Data appears as Text
When Displayr sees a column full of text in the Excel file it needs to make a decision about whether the text in the column represents a set of category labels or it represents open-ended responses. Displayr makes an educated guess based on the number of unique responses in the column, and the lengths of the responses. Sometimes Displayr can guess incorrectly, particularly if, for example, you have a really large brand list.
If Displayr has not identified your data as being categorical, the table will show all of the responses. To create a new copy of the data with each unique response turned into a category you should:
- Select the text variable from the Data Sets tree (in this example it is Preferred Cola).
- In the Properties on the right, change the Structure drop-down to Nominal: Mutually exclusive categories. A new categorical variable will be created.
- Drag the new categorical variable onto the page to create a table showing response percentages.
If variables are meant to be grouped, as in a multiple response question or grid, you can group them as follows:
- Hold down your Ctrl key and from the Data Sets tree, select each of the variables that you want to group.
- Select Data Manipulation > Combine (from the Variables menu group). The variables will be grouped together into a single question.
- Expand the combined question in the Data Sets tree to view the individual variables.
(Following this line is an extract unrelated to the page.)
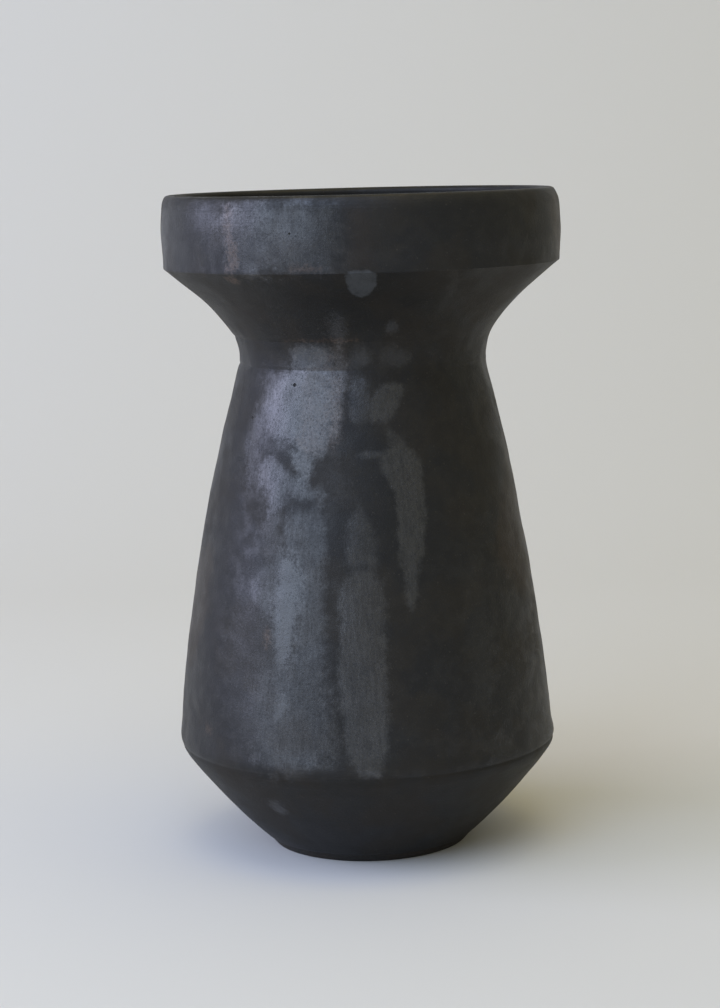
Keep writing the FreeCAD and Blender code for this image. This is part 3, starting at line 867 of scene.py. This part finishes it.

In the following example, I have rating scales for several soft drink brands. Each is initially setup as Nominal: Mutually exclusive categories. I group them as a Nominal - Multi (so that the brand ratings can be shown together).
Time to get started
If you follow the steps above to preparing your Excel or CSV file for use in Displayr you will be ready to get started! These specs should take care of just about everything, and any remaining issues can easily be addressed in Displayr.